Regularly review and adjust your portfolio
Even if you feel that you have the best-laid plan in place, you still need to do regular check-ins.
Conduct regular portfolio reviews—at least once a year—to help you stay aligned with your goals.
During these reviews, assess key performance metrics like:
Return on investment (ROI)
Risk-adjusted returns, and
How your portfolio compares to relevant benchmarks
Also, stay flexible. The economic landscape changes and your portfolio should adapt accordingly.
Whether it's responding to market downturns or taking advantage of emerging opportunities, being proactive about responding to market changes can help safeguard your retirement plans.
Prepare for healthcare and unexpected costs
Did you know that healthcare is one of the largest expenses in retirement?
What's more, most folks tend to underestimate it.
To plan for your healthcare, we advise you to do a rough estimate of your future healthcare costs, considering insurance, out-of-pocket expenses, and potential long-term care needs.
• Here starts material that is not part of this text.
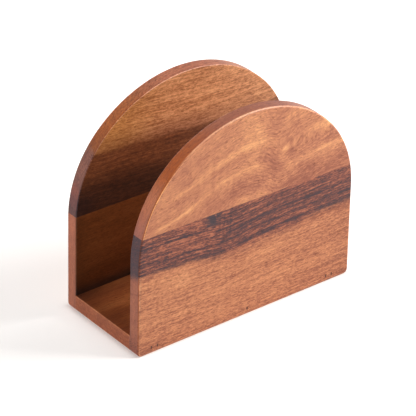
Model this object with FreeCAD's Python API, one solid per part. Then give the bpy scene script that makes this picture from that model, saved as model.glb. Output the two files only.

Besides, you'd want to have an emergency fund—separate from your investment portfolio—to help cover unexpected expenses.
This fund offers you a financial cushion, ensuring that you don’t have to dip into your investments when the unexpected happens.
Final Verdict
Optimizing your investment portfolio for early retirement can be a complex, yet rewarding process. If you work on diversifying your investments, managing risk, planning for taxes, and regularly reviewing your portfolio, you can put yourself on the path to financial independence and the early retirement you desire. Start implementing these strategies today, and take control of your financial future.